Anyway, in the dream, we were at the mall and I went and got a coin from the fountain and put the coin in the bubble gum machine and got a prize....which was a green plastic knife. It was very tiny. I took the knife and stabbed Michelle with it. She instantly fell to the ground.....her body was laying their lifeless and I watched this bright ball of light come out of her and float up towards the ceiling and through the roof and it was gone.
I remember Patty looking at me with these really evil eyes and said "You killed my daughter."

When I woke up from the dream....I was scared. I had no words for that kind of stuff then.....that was like in 1970 or 1971. My family did not discuss death, or the afterlife or that the soul goes on. I did not discuss it with them either......I did not even tell them what happened in the dream....as if I was afraid to tell them because it might actually happen.

I wonder if that is why Marko won't tell me his dream.....I wonder if he is afraid it will happen to him. I asked him about that and he says no. I told him about my dream when I was in first grade....he just listened.

I don't know what to think.....or maybe that is the problem.....I am thinking too much!!!
I do feel there was some past life stuff going on their.....I suppose that Michelle and I have been working out Karma for many lifetimes. I do know that growing up, I never felt loved unconditionally by Michelle's family but Michelle felt unconditionally loved by my family.
Michelle was aloud to call my parents by their first name.....they always hugged her and she always wanted to come stay at my house for the night. I did not feel that way with her family.....I always felt judged....they would have me call them Mr. or Mrs. , they were not huggy people...it was more stiff and uptight....not aloud to sit on the sofa in their living room...it was covered with plastic...not aloud to have a drink with your meal because you would fill up on pop. Later in life it got weirder....when I was fighting with my mom (part of my emancipation...I do believe) and we were not talking, Michelle and Patty would step in and tell me what I was doing wrong......Michelle even stopped over to my house after I argued with my mom and told me I was wrong and how she was on my mom's side. stupid stuff like that. I was later able to withdrawal from the friendship.....a few years after I was married.
It was actually really fake...we never saw each other anymore but Patty would still get me christmas presents and send me cards..... I finally got it....that I was not responsible for anyone else's happiness and it was okay not to hang around people that were negative or "downers" or people that I just did not feel good whenever I was around them. I hung around them after college out of obligation I think....not because I wanted to.
I feel no anger or hard feeling towards them. I wish them well but I am so glad that I am a grown up now and I don't have to hang around people that I do not resonate with.
Don't get me wrong.......I see beautiful souls there.....in human skin and I would still help them if they needed help. I love them but they are not healthy for me and it is okay to leave some behind and to be with the ones I feel connected with.
weird.....maybe that is what that dream was about.
maybe it was showing me how the soul goes on.

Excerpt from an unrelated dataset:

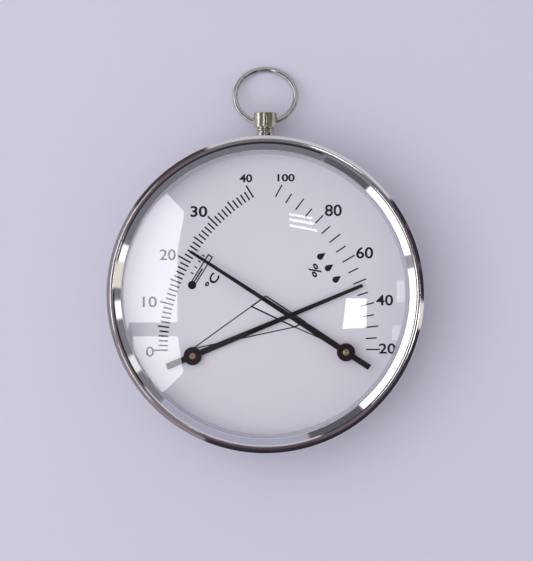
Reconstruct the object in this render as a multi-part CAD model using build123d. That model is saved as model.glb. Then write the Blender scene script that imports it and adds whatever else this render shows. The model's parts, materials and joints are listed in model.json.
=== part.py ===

it is weird....when one is alive they weigh about the same as when they are dead.
but when the soul leaves.....the biggest part of them goes to a different plane.......so what is this part of us that goes on forever, that can't be seen with the naked eye and weighs nothing.
shouldn't we (and that is me included) be spending much more on the soul stuff that goes on forever and has no end.....and less on the outside stuff.
maybe I will never understand it clearly............
not in this physical form.....and maybe Marko will never understand his dream either.